# A heated discussion!



## Chagall's mom (Jan 9, 2010)

We're having a heatwave. Temps reaching 105-112 degrees. Chagall doesn't seem to mind. In fact, he's 'waving' me off when I call him in. This has led to some heated exchanges between us.:becky: Anyone else have a poodle who thinks sauna-like weather is a _good_ thing?

*"Chagall, it's getting too hot out. I want you to come in."*









*"Why? I'm not hot?!"*








*"Chagall, I want you back in the house right now!"*


----------



## Angl (Nov 9, 2012)

Chagall is soooo cute. I can't imagine him giving you the "cold shoulder" during this heat wave.

Max seems to love it, too, but Maddie hates it. Really funny to see the different attitudes about the heat.


----------



## Dallasminis (Feb 6, 2011)

Ha Ha! I love the one of Chagall barking at you! Boy, that is SOME heat for you guys! Here in Dallas the summer months are a long string of over 100 degree days, usually. This never seems to effect our pups desire to go out. I really have to watch Indie, the 11 year old, because she has such a great ball drive that she'll chase until....well, I won't let her ....I have to MAKE her stop and get cool...
LOVE those pictures of Chagall and LOVE your backyard!


----------



## Lou (Sep 22, 2012)

Chagall is just adorable!!! I LOVE these pictures! You can see his sweet and funny personality in his cute face!
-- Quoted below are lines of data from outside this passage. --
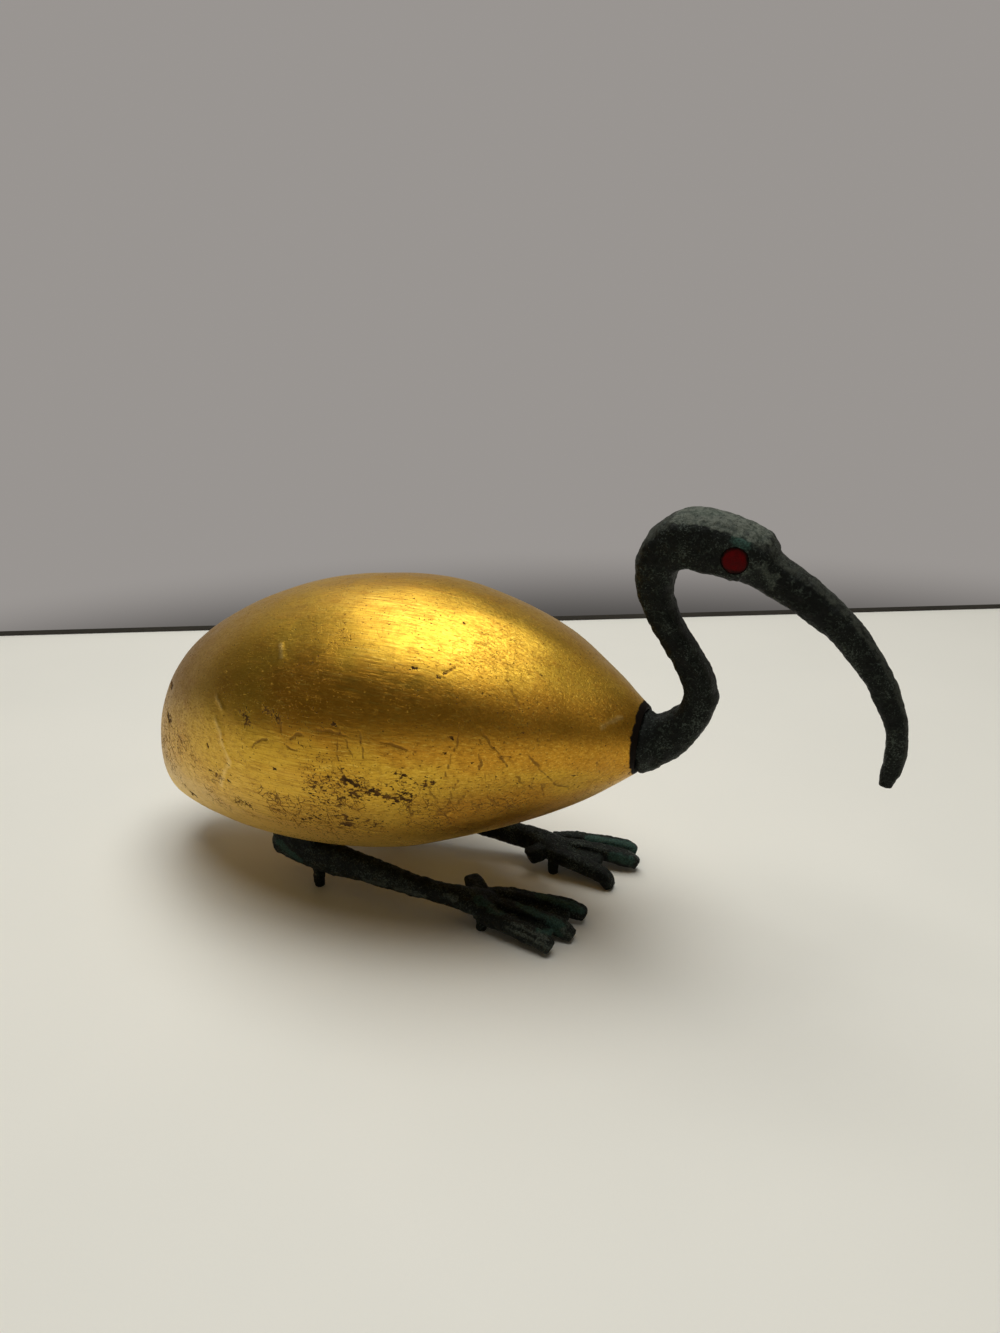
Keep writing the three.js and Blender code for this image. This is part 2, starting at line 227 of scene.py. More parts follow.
# Fineness of the meshes: points round each limb and rings along it, points round each disc, and the edge of
# the voxels of the castings
limb_fineness = dict(neck=(96, 420), shank=(64, 160), toe=(40, 60), web=(32, 40))
riser_points = 96
riser_rings = 30
seat_points = 96
collar_points = 120
eye_points = 48
tang_points = 48
tang_rings = 24
head_voxel = 0.42
leg_voxel = 0.34

# The body's own fineness: its rings, packed towards the tail by a power, and points over the back and belly.
# Past a share of the back, on the near side, they draw closer over a run, worked out in fine steps.
dome_ring_count = 18
body_ring_count = 252
ring_power = 1.2
body_back_points = 330
body_belly_points = 32
near_side = 0.42
near_side_run = 0.03
near_side_extra = 3.5
share_steps = 2001

# Each leg's pose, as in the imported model
leg_poses = [
    dict(
        name="right_leg", side=-1, track=0.386, lead=0, turn=1.7, ankle=0, tang_out=0,
        toes=[
            ((-0.1, -0.275, 0.225), (0.91, -0.525, 0.12)),
            ((-0.05, -0.14, 0.215), (0.91, -0.175, 0.105)),
            ((-0.06, 0.005, 0.185), (0.785, 0.12, 0.125)),
        ],
        webs=(0.86, 0.84), claws=(1, 1, 1),
        hind_toe=((-0.075, -0.225, 0.235), (-0.318, -0.425, 0.22)),
    ),
    dict(
        name="left_leg", side=1, track=0.456, lead=0.169, turn=6, ankle=0.25, tang_out=-0.24,
        toes=[
            ((-0.06, -0.22, 0.225), (0.66, -0.37, 0.115)),
            ((-0.09, -0.012, 0.215), (0.875, 0.05, 0.12)),
            ((-0.1, 0.155, 0.19), (0.815, 0.275, 0.125)),
        ],
        webs=(0.66, 0.86), claws=(2.6, 1, 1),
        hind_toe=((-0.1, -0.2, 0.225), (-0.262, -0.338, 0.205)),
    ),
]

# Camera of the photograph: its frame in pixels, its focal length on a 36 mm sensor's long side, and its
# place and direction in the figure's frame
photo_size = (1000, 1333)
lens = 27
sensor = 36
camera_place = Vector((0.14145, -0.3329, 0.25))
camera_down = math.radians(22)
camera_turn = math.radians(22)

# Figure frame: the tail's tip at x = 0, in millimetres
tail_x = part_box("body")[1][0] / MM - body_length

# Marks in the gold, each a line of pixels of the photograph
gold_cracks = dict(
    tail_line=[(164, 704), (168, 742), (171, 758)],
    shoulder=[(279, 717), (282, 733)],
    hook=[(252, 747), (257, 742), (266, 739)],
    loop_top=[(290, 738), (296, 734), (303, 734)],
    loop_bottom=[(287, 746), (292, 750), (299, 750)],
    mid_long=[(316, 729), (330, 732), (347, 736)],
    mid_right=[(382, 742), (400, 748), (416, 753)],
    drop_a=[(339, 727), (337, 754), (341, 771)],
    drop_b=[(346, 740), (352, 755), (355, 767)],
    drop_c=[(360, 731), (363, 746), (363, 758)],
    upper=[(446, 672), (455, 668)],
    upper_tail=[(508, 681), (514, 694), (519, 709)],
    front_a=[(461, 724), (457, 743), (450, 758), (446, 776)],
    front_b=[(480, 728), (491, 745), (502, 758), (509, 769)],
    front_c=[(480, 739), (480, 765), (487, 784), (489, 799), (502, 808)],
    front_d=[(528, 754), (538, 766), (547, 776), (558, 786), (568, 788)],
    front_e=[(500, 758), (511, 757), (521, 754)],
    front_f=[(517, 776), (521, 782), (532, 789)],
    front_g=[(543, 784), (544, 797)],
    front_h=[(597, 762), (599, 773)],
    fork_a=[(459, 780), (452, 791), (450, 803), (440, 814), (435, 825)],
    fork_b=[(430, 791), (438, 804), (437, 821)],
    fork_c=[(468, 791), (453, 810), (440, 816)],
    tick_a=[(538, 734), (538, 740)],
    tick_b=[(550, 734), (550, 740)],
    tick_c=[(594, 730), (594, 736)],
    belly_a=[(352, 826), (366, 831), (384, 832)],
    belly_b=[(404, 800), (411, 812), (409, 822)],
)
gold_spots = dict(
    tail_a=[(172, 683), (173, 686)], tail_b=[(170, 715), (171, 721)], tail_c=[(172, 778), (173, 783)],
    tail_d=[(192, 793), (193, 796)], rear_a=[(207, 744), (208, 747)], rear_b=[(210, 770), (211, 771)],
    rear_c=[(274, 769), (277, 769)], rear_d=[(228, 780), (229, 781)], rear_e=[(333, 724), (336, 725)],
    top_a=[(412, 669), (416, 669)], top_b=[(438, 677), (439, 678)], top_c=[(444, 673), (445, 673)],
    top_d=[(464, 623), (466, 623)], top_e=[(481, 694), (482, 694)], top_f=[(497, 698), (498, 699)],
    front_a=[(573, 776), (575, 776)], front_b=[(444, 751), (445, 754)], front_c=[(431, 782), (434, 783)],
    front_d=[(402, 775), (405, 776)], front_e=[(451, 738), (453, 740)],
)
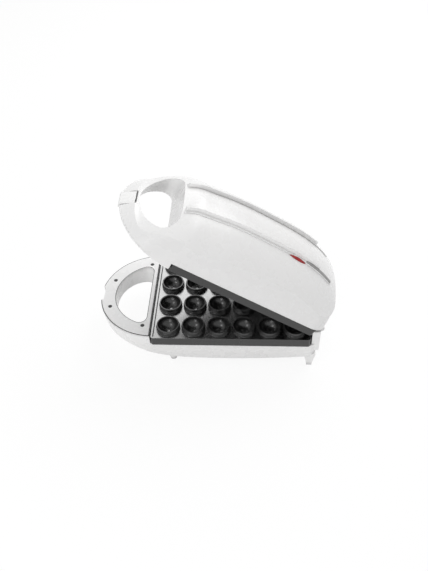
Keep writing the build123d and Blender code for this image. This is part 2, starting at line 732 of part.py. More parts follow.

Lou and Apollo still like to play outside when its 100 but they get tired faster and then stand by the door after a few minutes wanting to go back in the AC. Hehehe


----------



## kukukachoo (Jul 26, 2012)

Does Chagall ever had a bad hair day? He always looks amazing!


----------



## schpeckie (Jun 29, 2010)

Oh Oh, Chagall has the same attitude like the girls! It has been incredibly hot here lately with alot of humidity which is not common for our area. The girls are on the deck, cuddled up on a huge dog bed & when it's time to come in, Sadie takes off to the back yard and Lacey follows her. It's like a little game for them, while I am soaked running around after them! 
Sylvia & the Girls!


----------



## Tiny Poodles (Jun 20, 2013)

Actually, my girls don't do well in the heat, but just had to say how simply spectacular he is - thanks for the wonderful pictures!


----------



## MollyMuiMa (Oct 13, 2012)

Chagall is the such 'the poodle attitude'! It is kinda like, "I will listen to you if you are saying something I like.......or giving me something I like, or doing something I like" They just let us think we are in control.........LOL!
Molly loves to go outside in the heat just to sit on the top of our embankment, and survey her kingdom from the shade of the Azalea bushes. Getting her down and back on the patio is sometimes a battle of wills!


----------



## liljaker (Aug 6, 2011)

Reminds me of a "hot stone massage".....doggie style! Sunny hates the heat, so no argument with him. Maybe Chagall feels since he is sporting a Miami he just HAS to be in the heat!!!!


----------



## Indiana (Sep 11, 2011)

He's so cute! My two get exhausted by the heat and lie flat on the wood floors or on the entryway tile and nap in the afternoons. Then they get revived in the evenings and tear around clunking into furniture and walls, having a very loud mock vicious wrestling match.


----------



## katbrat (May 8, 2011)

Love the pictures! It has been crazy hot here as well and we don't have central air. Lexi would stay outside as long as we let her. She doesn't mind the heat outside at all.


----------



## plr (Oct 20, 2012)

Remy and I have been staying indoors during this latest heat wave, only taking short walks and playing fetch in the yard when it is in the shade. Still trying to figure him out - I think since he is black, he can get overheated faster than other colors. 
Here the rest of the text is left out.